You can easily combine it with link-unit global state, and an allocator adapter, and happily use it with any STL classes within the library. An allocator adaptor would look something like that shown in Listing 32.5.

Listing 32.5.



template< typename    T


        , IAllocator  *A


        >


struct IAllocator_adaptor


{


  typedef T           value_type;


  typedef value_type  *pointer;


       . . .


  typedef size_t      size_type;


  typedef ptrdiff_t   difference_type;





  static pointer allocate(size_type n, void const*)


  {


    return (pointer)(A->Alloc(sizeof(value_type) * n));


  }


  static void deallocate(pointer p, size_type)


  {


    A->Free(p);


  }


       . . .

It could be combined with an STL class as in the following:



IAllocator                              *s_ator;


typedef IAllocator_adaptor<int, s_ator> Acme_allocator;





void AcmeLib_DoOtherStuff(int i)


{


  std::vector<int, Acme_allocator>          v(i);


  std::basic_string<char, Acme_allocator>   s(. . .)'


  . . .

This is a convenient mechanism, but it has some serious flaws. First, it needs to be made reentrant, so it needs thread-safe link-unit global state, including the allocator pointer, initialization counter, and a locking object to protect the pointer.

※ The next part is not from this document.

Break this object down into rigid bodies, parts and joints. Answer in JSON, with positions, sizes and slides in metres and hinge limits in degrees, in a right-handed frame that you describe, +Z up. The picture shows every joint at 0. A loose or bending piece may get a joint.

Second, it is inconsistent with what we know about initializing APIs (see section 11.2)—that we like multiply-initializable APIs—if two calls stipulate different allocators. Both options—first wins and last wins—present problems. If first wins then the second initialization must fail, otherwise that client code will use the wrong allocator, the one specified in the first call. Conversely, if last wins then the relationship between the client code of the first initialization and the API will be broken. The only way such an API is usable is to make it singly-initializable.

Because of these problems, it is better to restrict use of this mechanism to a library that is only internally initialized in a link unit, and is not accessible to client code external to the authors of the library. In such contexts, however, it can be very useful, and I've used it to good effect on many occasions.

32.3.4 Per-Call Specification

We can obviate all the initialization, threading, and reentrancy issues of per-library initialization by doing as zlib does (see Appendix A), and passing the allocator along with every library API call. The downside to this is that the client code is responsible for maintaining the relationship between a memory block and its allocator. In most cases, the client code will only be using one allocator itself, so this is a no-brainer, but it's something you need to be aware of.

One interesting feature of this approach is that you can provide thread-specific allocators. Since most allocators are written to be thread safe, they must guard their internal structures with synchronization objects (see section 10.2). There are costs associated with such synchronization locking, and for a frequently used allocator they can be significant. One possible optimization is to use a different, nonlocking allocator for each thread, and per-call specification facilitates that.